¿CÓMO LOGRAR UNA SOCIEDAD FELIZ?

Publicado el 10/05/2015

 

La primera institución humana no fue gubernamental, ni económica, ni siquiera laboral. Creado Adán, y formada Eva de su costado, éstos constituyeron la primera familia humana, principio y causa de todas las demás. Desde el origen, como lo reafirmó posteriormente el Salvador (cf. Mc 10, 6-8), Dios creó al hombre y a la mujer, los cuales, uniéndose según un designio eterno de su sabiduría, “serán los dos una sola carne” (Gn 2, 24).

 

La solidez y estabilidad de dicha unión —cuya sublimidad fue elevada a sacramento por Jesucristo como fundador de la Iglesia— radican en el hecho de que es obrada por el propio Dios, aunque administrada por los esposos: la iniciativa es humana, pero el resultado es divino, ya que el hombre no tiene poder para anularlo.

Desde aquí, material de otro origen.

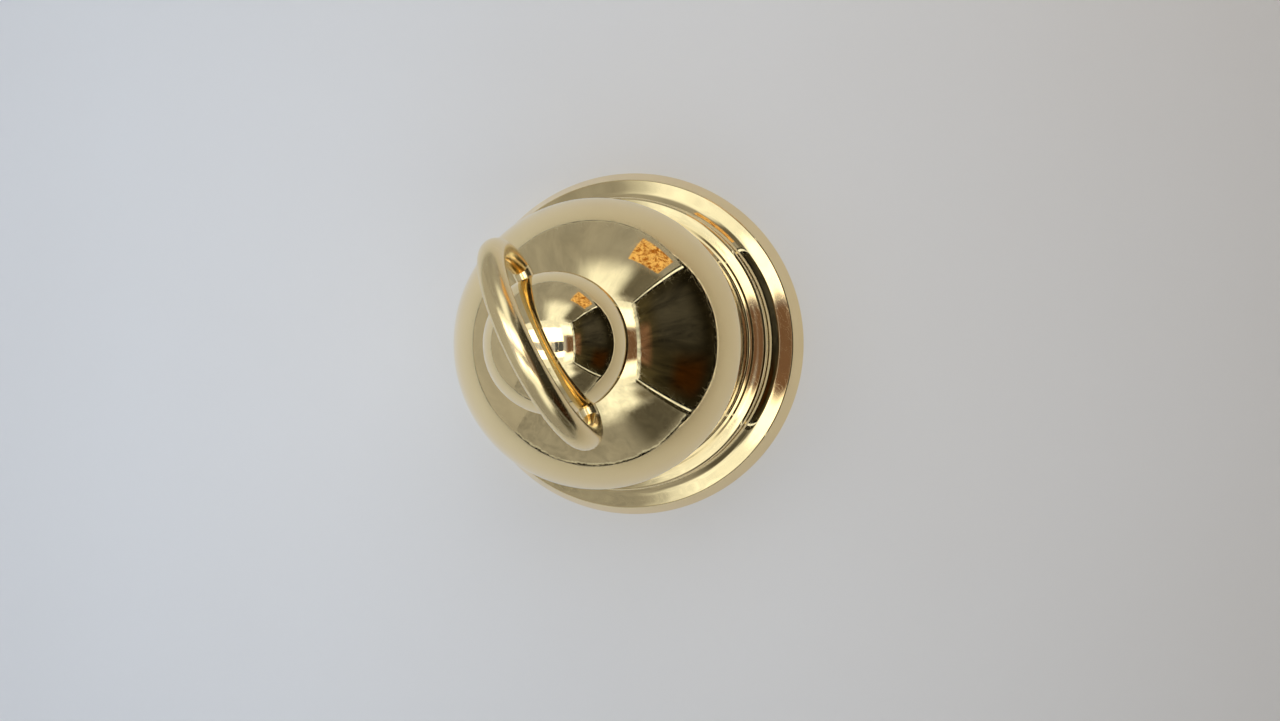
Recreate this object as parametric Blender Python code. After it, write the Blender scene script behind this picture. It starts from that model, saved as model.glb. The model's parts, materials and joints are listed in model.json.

Esta realidad fue sancionada por el Redentor con una orden clara: “lo que Dios ha unido, que no lo separe el hombre” (Mt 19, 6).

 

Ése fue uno de los elementos que lo opusieron a los fariseos: bastante preocupados por los aspectos humanos y poco interesados en los designios divinos, trataban de distorsionar los principios mosaicos para adecuar la religión a sus pasiones. Jesús, no obstante, no les dio la mínima oportunidad a sus anhelos; obstinados e impenitentes, con ésa y otras actitudes, los fariseos se fueron empujando voluntariamente hacia el margen de la Historia…

 

Del matrimonio concebido según la visión cristiana, surgieron las familias que dieron origen a las sociedades inspiradas en el Evangelio, destinadas a hacer florecer los frutos del Espíritu Santo: “amor, alegría, paz, paciencia, afabilidad, bondad, lealtad, modestia, dominio de sí” (Ga 5, 22-23). De un modo muy orgánico, el hombre conocía a una mujer y, motivados por la caridad, resolvían casarse; enfrentaban dificultades, pero perseveraban juntos. Los años pasaban y ambos se llevaban muy bien. Así han perdurado las sociedades, durante veinte siglos…

 

Sin embargo, surgieron el divorcio y formas cada vez más excéntricas de “familias”; y los problemas, en lugar de disminuir, aumentaron… Así pues, hemos llegado a una situación en la cual la familia sufre una crisis global, hasta constituirse actualmente en una verdadera encrucijada en la Historia. De hecho, de modo casi cíclico, la dureza de corazón que Jesús había denunciado en los fariseos (cf. Mc 10, 5) vuelve a manifestarse una y otra vez: con pretextos más o menos similares, pretenden siempre retorcer la verdad de manera a creerse en el derecho de exigirle a Dios que justifique los efectos de las pasiones desordenadas. ¿Dónde se encuentra nuevamente el remedio para ese mal antiguo?

 

Para un mismo problema, sirve la misma solución. Ayer, como hoy y siempre, el hombre en esta tierra nunca podrá evitar el dolor. El secreto de la felicidad, por consiguiente, no se halla en no sufrir, sino en cómo enfrentar el sufrimiento. La felicidad de la familia bien constituida se cimenta en la Roca sobre la cual fue edificada (cf. Lc 6, 48); mientras ambos esposos se encuentran abrasados en el amor a Dios, no temen ni vacilan; incluso cuando sufren, están llenos de alegría espiritual. La clave de la felicidad de determinada sociedad consiste, por tanto, en estar formada por familias cuyos cónyuges anhelan la santidad.